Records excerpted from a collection
______________________________

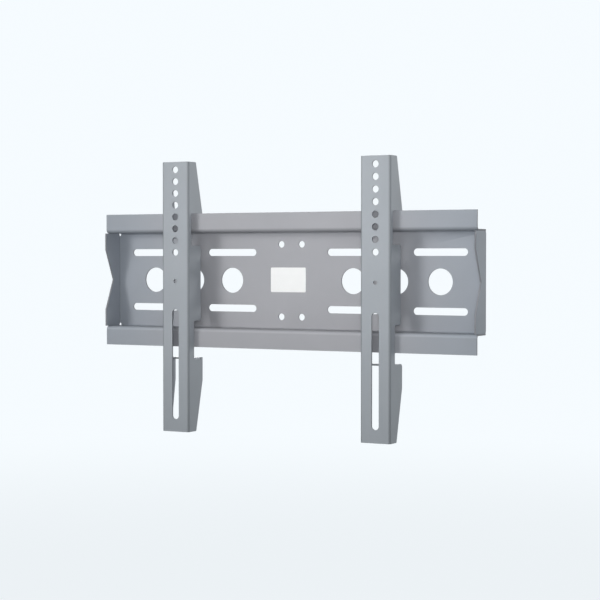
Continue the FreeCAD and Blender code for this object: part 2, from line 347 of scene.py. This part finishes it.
def folded(name, loops, lines, fold, steel, cut_edge):
    """A piece of sheet steel, from the outlines on its blank, its bend lines and its fold."""
    places, edges = [], []
    for loop in loops:
        start = len(places)
        places += [Vector(place) for place in loop]
        edges += [(start + i, start + (i + 1) % len(loop)) for i in range(len(loop))]
    for first, last in lines:
        edges.append((len(places), len(places) + 1))
        places += [Vector(first), Vector(last)]
    flat, _, faces, *_ = delaunay_2d_cdt(places, edges, [], 0, SAME_PLACE)
    spots = np.array([tuple(place) for place in flat])
    middles = np.array([spots[list(face)].mean(axis=0) for face in faces])
    kept = [face for face, there in zip(faces, inside(loops, middles)) if there]
    used = sorted({corner for face in kept for corner in face})
    order = {corner: index for index, corner in enumerate(used)}
    mesh = bpy.data.meshes.new(name)
    mesh.from_pydata(
        [Vector(fold(*spots[corner])) * MM for corner in used],
        [],
        [[order[corner] for corner in face] for face in kept],
    )
    for face in mesh.polygons:
        face.use_smooth = True
    mesh.materials.append(steel)
    mesh.materials.append(cut_edge)
    blank = bpy.data.objects.new(name, mesh)
    bpy.context.scene.collection.objects.link(blank)

    def as_mesh():
        seen = bpy.context.evaluated_depsgraph_get()
        return bpy.data.meshes.new_from_object(blank.evaluated_get(seen))

    plain = blank.modifiers.new("plain_faces", "DECIMATE")
    plain.decimate_type = "DISSOLVE"
    plain.angle_limit = FLAT_ANGLE
    thick = blank.modifiers.new("thickness", "SOLIDIFY")
    thick.thickness = SHEET * MM
    thick.offset = 0.0
    thick.use_even_offset = True
    thick.material_offset_rim = 1
    sharp = as_mesh()
    soft = blank.modifiers.new("softened_edges", "BEVEL")
    soft.width = EDGE_SOFTNESS * MM
    soft.segments = EDGE_STEPS
    soft.limit_method = "ANGLE"
    soft.angle_limit = EDGE_ANGLE
    soft.use_clamp_overlap = False
    soft.loop_slide = False
    even = blank.modifiers.new("even_shading", "WEIGHTED_NORMAL")
    even.mode = "FACE_AREA"
    even.keep_sharp = False
    done = as_mesh()
    settle(done, sharp)
    blank.modifiers.clear()
    blank.data = done
    bpy.data.meshes.remove(mesh)
    bpy.data.meshes.remove(sharp)
    done.name = name
    return blank


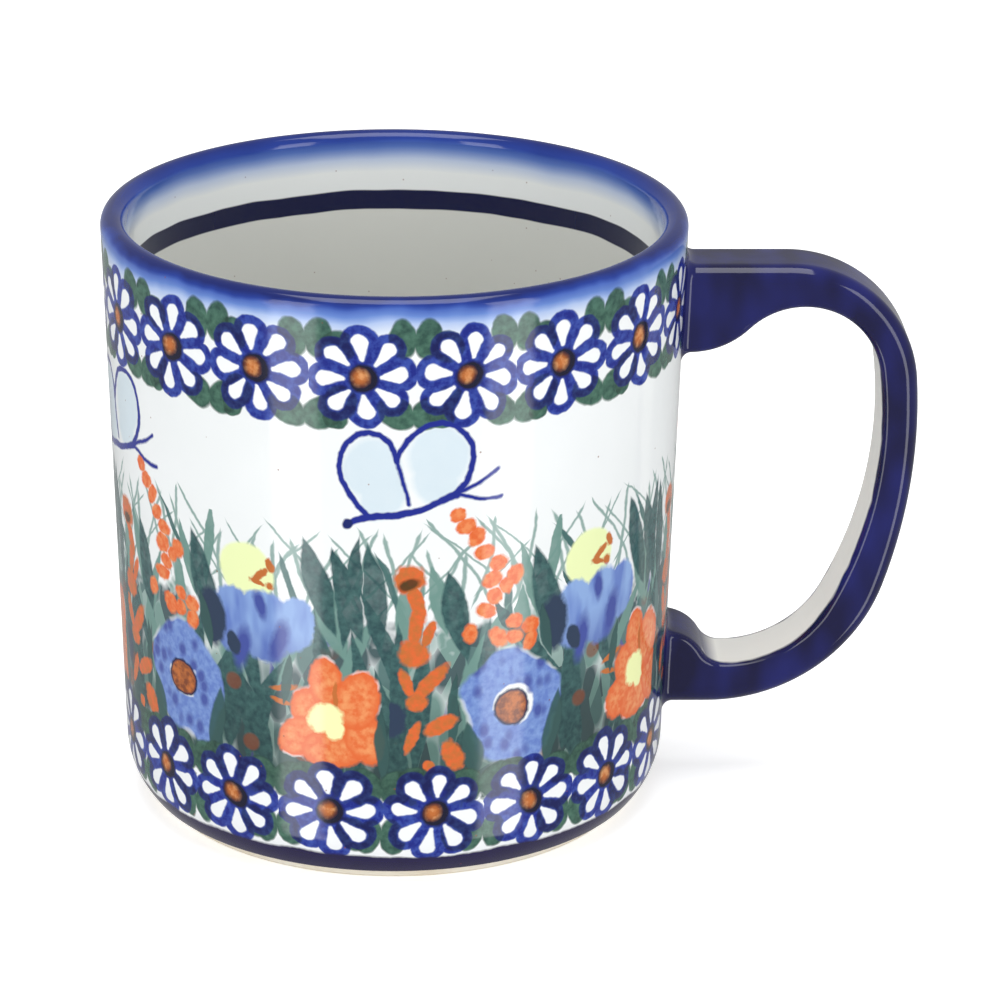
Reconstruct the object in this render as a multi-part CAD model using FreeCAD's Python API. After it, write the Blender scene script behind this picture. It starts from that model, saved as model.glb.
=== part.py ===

______________________________

#### Exercise
Give all the entries again exactly; leave none out.

#### Solution to the problem
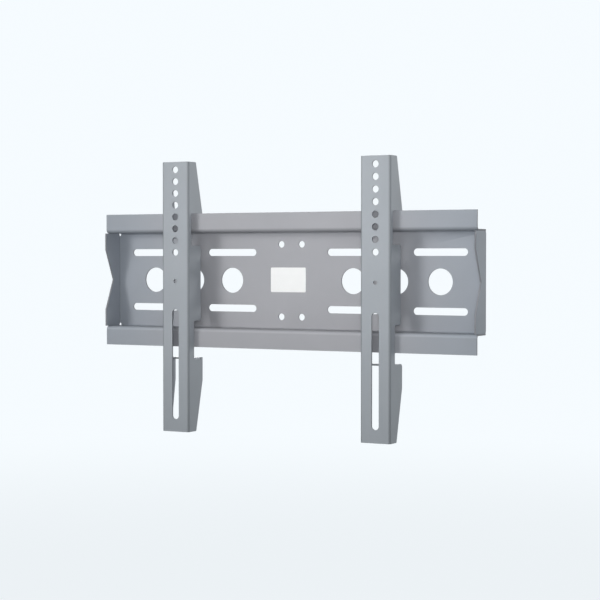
Continue the FreeCAD and Blender code for this object: part 2, from line 347 of scene.py. This part finishes it.
def folded(name, loops, lines, fold, steel, cut_edge):
    """A piece of sheet steel, from the outlines on its blank, its bend lines and its fold."""
    places, edges = [], []
    for loop in loops:
        start = len(places)
        places += [Vector(place) for place in loop]
        edges += [(start + i, start + (i + 1) % len(loop)) for i in range(len(loop))]
    for first, last in lines:
        edges.append((len(places), len(places) + 1))
        places += [Vector(first), Vector(last)]
    flat, _, faces, *_ = delaunay_2d_cdt(places, edges, [], 0, SAME_PLACE)
    spots = np.array([tuple(place) for place in flat])
    middles = np.array([spots[list(face)].mean(axis=0) for face in faces])
    kept = [face for face, there in zip(faces, inside(loops, middles)) if there]
    used = sorted({corner for face in kept for corner in face})
    order = {corner: index for index, corner in enumerate(used)}
    mesh = bpy.data.meshes.new(name)
    mesh.from_pydata(
        [Vector(fold(*spots[corner])) * MM for corner in used],
        [],
        [[order[corner] for corner in face] for face in kept],
    )
    for face in mesh.polygons:
        face.use_smooth = True
    mesh.materials.append(steel)
    mesh.materials.append(cut_edge)
    blank = bpy.data.objects.new(name, mesh)
    bpy.context.scene.collection.objects.link(blank)

    def as_mesh():
        seen = bpy.context.evaluated_depsgraph_get()
        return bpy.data.meshes.new_from_object(blank.evaluated_get(seen))

    plain = blank.modifiers.new("plain_faces", "DECIMATE")
    plain.decimate_type = "DISSOLVE"
    plain.angle_limit = FLAT_ANGLE
    thick = blank.modifiers.new("thickness", "SOLIDIFY")
    thick.thickness = SHEET * MM
    thick.offset = 0.0
    thick.use_even_offset = True
    thick.material_offset_rim = 1
    sharp = as_mesh()
    soft = blank.modifiers.new("softened_edges", "BEVEL")
    soft.width = EDGE_SOFTNESS * MM
    soft.segments = EDGE_STEPS
    soft.limit_method = "ANGLE"
    soft.angle_limit = EDGE_ANGLE
    soft.use_clamp_overlap = False
    soft.loop_slide = False
    even = blank.modifiers.new("even_shading", "WEIGHTED_NORMAL")
    even.mode = "FACE_AREA"
    even.keep_sharp = False
    done = as_mesh()
    settle(done, sharp)
    blank.modifiers.clear()
    blank.data = done
    bpy.data.meshes.remove(mesh)
    bpy.data.meshes.remove(sharp)
    done.name = name
    return blank


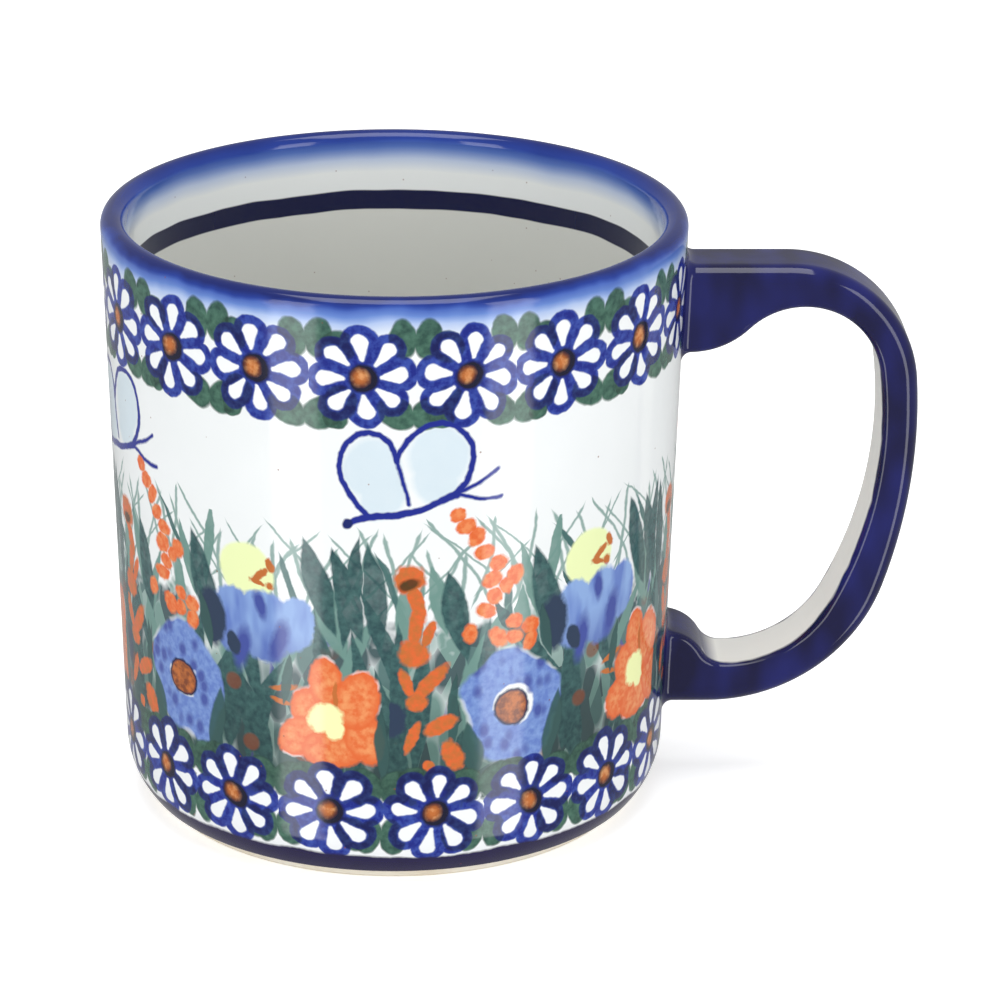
Reconstruct the object in this render as a multi-part CAD model using FreeCAD's Python API. After it, write the Blender scene script behind this picture. It starts from that model, saved as model.glb.
=== part.py ===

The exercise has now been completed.